1年後コンサートで歌を歌うことを考え、心の師の所を訪ねた。

クラウン歌手のW氏。2001年年ぐらいに障害者訓練校の時、視覚障害者の民謡サークルに参加して、ほんの少し交流があった。
10年後に所沢まで訪ね、ほんの少しの間、歌のサークルに参加し、2011年5月末のうちの団地の火事の混乱で行かなくなってから、さらに8年経過し、また歌を習おうと訪ねた。
ちなみに、W氏は私がそこにいた時を含め、20年の障碍校の視覚障碍者へ民謡を教え続けたことの功労で表彰されている。

おそらく80ぐらいのお年ではないかと思っているので、電話をかけることを躊躇した。
しかし、名刺の電話は変わっておらず、「覚えてますか?」「ああ、覚えていますよ。ありがとうございます。」
声は相変わらず張りがあって、力強く、ただ少し入れ歯なのか思われる舌が回らない感じがあった。歌手であり、地元の名士であるが、腰が低く、明るく、礼儀正しい、私に言わせると神的な人だ。
 
待ち合わせの所沢と新所沢を間違え、結局、教え子の車で新所沢まで迎えてくださった。
相変わらず若々しいがかなりやせてしまっている。聞くと、脳梗塞で倒れて、7年間のリハビリをしたとのこと。

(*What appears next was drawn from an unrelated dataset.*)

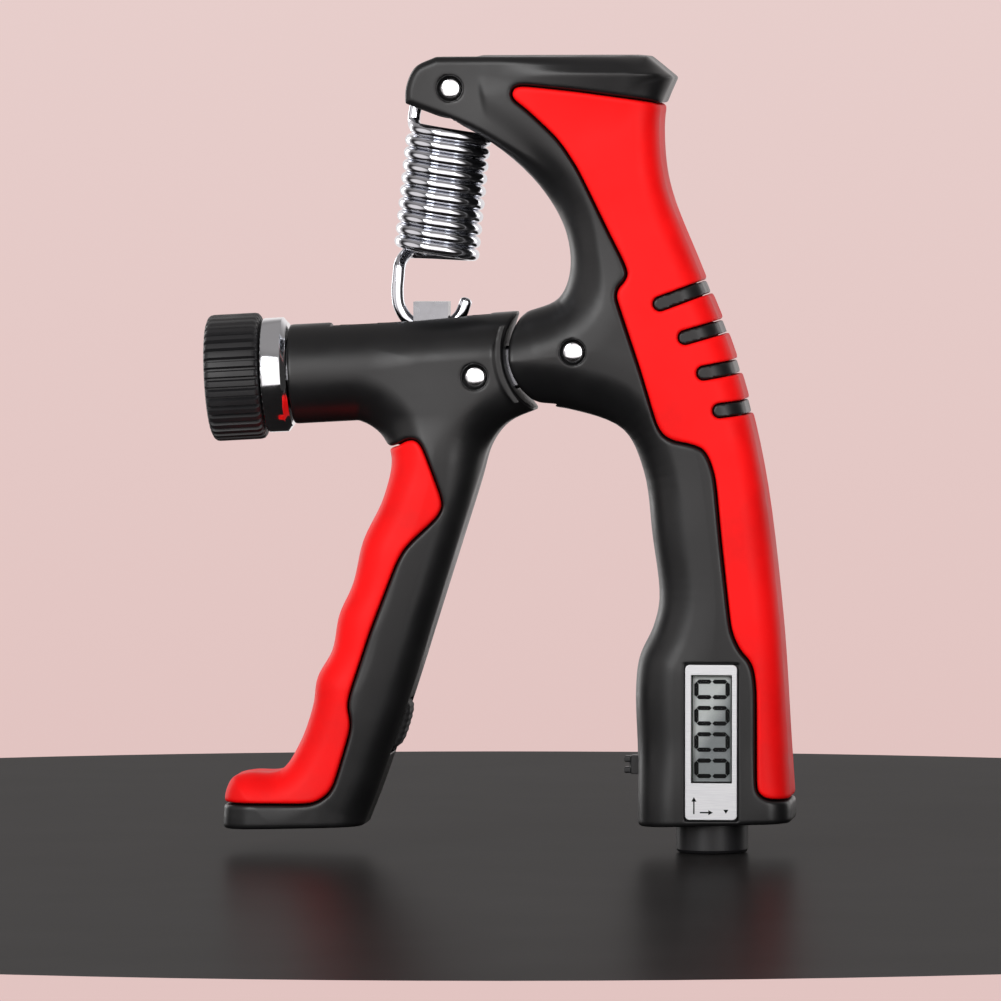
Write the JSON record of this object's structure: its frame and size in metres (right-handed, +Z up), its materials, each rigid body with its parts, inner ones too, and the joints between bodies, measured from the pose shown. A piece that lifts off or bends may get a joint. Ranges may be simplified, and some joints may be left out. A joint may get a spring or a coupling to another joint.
{
  "type": "spring hand grip trainer",
  "caption": "R-shaped spring hand grip trainer with a pivoting lever, tension knob, coil spring and a small repetition counter.",
  "frame": {"origin": "on the ground under the middle of the bounding box", "axes": "+Z up from the reset button to the head, +X from the tension knob to the main handle, -Y towards the display"},
  "size_m": [0.1184, 0.028, 0.1599],
  "materials": {
    "black_shell": "satin moulded",
    "red_grip": "soft satin overmould",
    "black_parts": "satin",
    "pad_rubber": "matte",
    "chrome": "polished",
    "steel": "zinc plated",
    "brass": "machined",
    "nylon": "matte",
    "label_plate": "satin",
    "clear_window": "gloss",
    "lcd": "gloss",
    "circuit_board": "solder mask",
    "switch_body": "satin"
  },
  "bodies": {
    "main": {"main_shell_near": "black_shell", "main_shell_far": "black_shell", "main_grip": "red_grip", "main_case_screw_1": "steel", "main_case_screw_2": "steel", "main_case_screw_3": "steel", "spring_pin": "chrome", "pivot_pin": "chrome", "pivot_washer_near": "nylon", "pivot_washer_far": "nylon", "counter_faceplate": "label_plate", "display_window": "clear_window", "lcd_panel": "lcd", "counter_board": "circuit_board", "coin_cell": "chrome", "cell_clip": "brass", "trigger_switch": "switch_body", "reset_switch": "switch_body", "reset_spring": "chrome"},
    "lever": {"lever_shell_near": "black_shell", "lever_shell_far": "black_shell", "lever_grip": "red_grip", "striker_pad": "pad_rubber", "link_plate": "steel", "pivot_bush": "brass", "lever_pin": "chrome", "lever_case_screw_1": "steel", "lever_case_screw_2": "steel", "tube_collar": "chrome", "screw_bush": "brass"},
    "knob": {"adjust_knob": "black_parts", "adjust_screw": "steel", "retaining_ring": "steel"},
    "slider": {"slider_nut": "steel", "hook_eye": "chrome"},
    "spring_top": {"spring_upper": "chrome"},
    "spring_centre": {"spring_middle": "chrome"},
    "spring_hook": {"spring_lower": "chrome"},
    "trigger": {"count_trigger": "black_parts"},
    "reset": {"reset_button": "black_parts"}
  },
  "joints": [
    {"name": "squeeze", "type": "hinge", "parent": "main", "child": "lever", "pos_m": [0.0155, 0, 0.1006], "axis": [0, -1, 0], "range_deg": [0, 30], "stiffness_Nm_per_rad": 6, "springref_deg": -5.73},
    {"name": "knob_turn", "type": "hinge", "parent": "lever", "child": "knob", "pos_m": [-0.0428, 0, 0.0957], "axis": [-0.9984, 0, -0.0558], "range_deg": [-1800.5, 540.5]},
    {"name": "slider_travel", "type": "slide", "parent": "lever", "child": "slider", "axis": [0.9984, 0, 0.0558], "range_m": [-0.01, 0.003]},
    {"name": "spring_swing", "type": "hinge", "parent": "main", "child": "spring_top", "pos_m": [-0.0093, 0, 0.1532], "axis": [0, -1, 0], "range_deg": [-13.4, 4.1]},
    {"name": "spring_take_up", "type": "slide", "parent": "spring_top", "child": "spring_centre", "axis": [-0.1052, 0, -0.9944], "range_m": [-0.0009, 0.0027], "deforming": ["spring_middle"]},
    {"name": "spring_stretch", "type": "slide", "parent": "spring_centre", "child": "spring_hook", "axis": [-0.1052, 0, -0.9944], "range_m": [0, 0.01625], "deforming": ["spring_upper", "spring_lower"]},
    {"name": "trigger_press", "type": "slide", "parent": "main", "child": "trigger", "axis": [1, 0, 0], "range_m": [0, 0.0011], "stiffness_N_per_m": 150, "springref_m": -0.0008},
    {"name": "reset_press", "type": "slide", "parent": "main", "child": "reset", "axis": [0, 0, 1], "range_m": [0, 0.002], "stiffness_N_per_m": 450, "springref_m": -0.004, "deforming": ["reset_spring"]}
  ],
  "couplings": [
    {"joint": "knob_turn", "follows": "slider_travel", "rad_per_m": 3141.6},
    {"joint": "spring_swing", "follows": "slider_travel", "rad_per_m": 23.256},
    {"joint": "spring_take_up", "follows": "slider_travel", "ratio": -0.24},
    {"joint": "squeeze", "follows": "spring_stretch", "rad_per_m": 32.206}
  ]
}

おそらく気持ち負けるような方ではないので、会わなかった8年、力強く歩んだのだと思う。けいこ場で弟子たちに激を飛ばし、誰よりもいい声で歌う姿は全く変わりなかった。正直倒れる前と比べれば、声量と音程の正確さが少し落ちているような気がするが、脳溢血の後遺症で右手を下にぶら下げた状態の人の声ではない。

稽古場には以前同様、たくさんの尺八を持った尺八担当と、太鼓担当と、三味線弾きが3人そろって稽古にきていて、やりたいという歌をすぐに伴奏つけてくれる。楽譜もみていない。歌っている人たちも8月の大会に向けて練習しているが皆レベルが高い。別世界なのにみんなにこにこと新参者を受け入れてくれる。グループの空気というのはそこにいるリーダーが作るものだ。

W氏が「お歌いなさい。」といったので、歌わせてもらった。磯原節だった。
自己流の歌い方で、k先生には「本当はあんなふうに歌うものではない。」と言われていた唄だ。

「うまい!!」8年前と同じの絶賛だった。「すごくうまい人が7年みっちりやった歌だ。この人は何を歌っても上手いはずだ。」

W氏に言われたら、私は本物だと思う。W氏が本物だからだ。W氏の歌は、魂が入っていてなにか狂気のようなものさえ感じてしまう。だから、二時間半もかけて所沢まで来たのだ。

私は褒めてもらった興奮冷めやらぬ気持ちで、オリンピックのコンサートのためにグリーンホールをとったこと、そのために一年間歌を練習したいことを話した。「こんな歌い方で、1300のホールで大丈夫ですか。」「ええ。素晴らしいよ。」

私は、そのことよりも、なんとかW氏にもコンサートで歌ってもらいたいと思い、何を歌ってもらうべきか考え始めた。